The Funk Brothers were Motown’s in-house studio band, with Messina being one of the most prolific members, playing on hundreds of recordings across his career. Names that Messina worked with include Diana Ross And The Supremes, the Temptations, Marvin Gaye, the Four Tops, Stevie Wonder and Smokey Robinson And The Miracles. While the band’s guitar arrangements changed, most often Messina was flanked by fellow guitarists Robert White and Eddie Willis.

While the band were often uncredited for their work, their contribution to the sound was featured in the 2002 documentary Standing In The Shadows Of Motown. He was also among the 13 musicians acknowledged by the Recording Academy in 2004, when the group was given a Grammy lifetime achievement award.
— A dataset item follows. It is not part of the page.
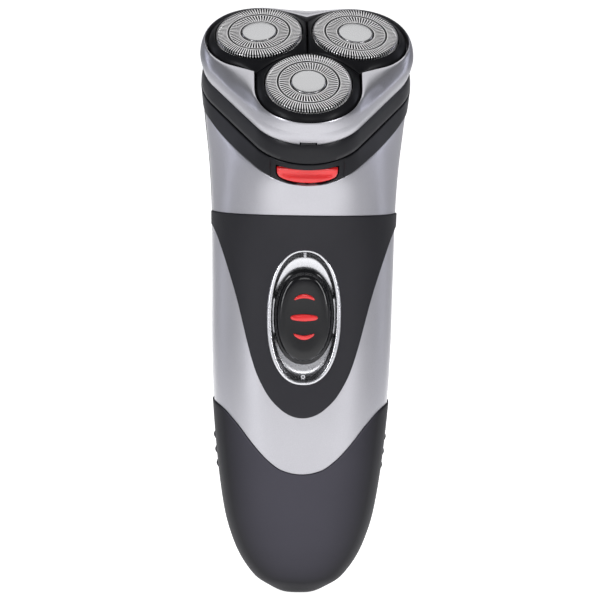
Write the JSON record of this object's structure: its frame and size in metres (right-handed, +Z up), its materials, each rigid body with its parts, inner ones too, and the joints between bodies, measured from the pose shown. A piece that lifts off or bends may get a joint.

In addition to his son, Joel, Messina is survived by his daughter Janice Coppa, four grandchildren, and five great-grandchildren.

Robin Terry, CEO and chairwoman of Detroit’s Motown Museum, paid tribute to Messina in a statement, saying: “As one of the original Funk Brothers, Joe Messina leaves a lasting legacy as one of the creators of the Motown sound.

“A powerhouse talent, he was personally recruited by Berry Gordy and made a massive impact during the label’s most formative years. We are thinking of his family and fans, and will continue to celebrate his musical contributions for generations to come.”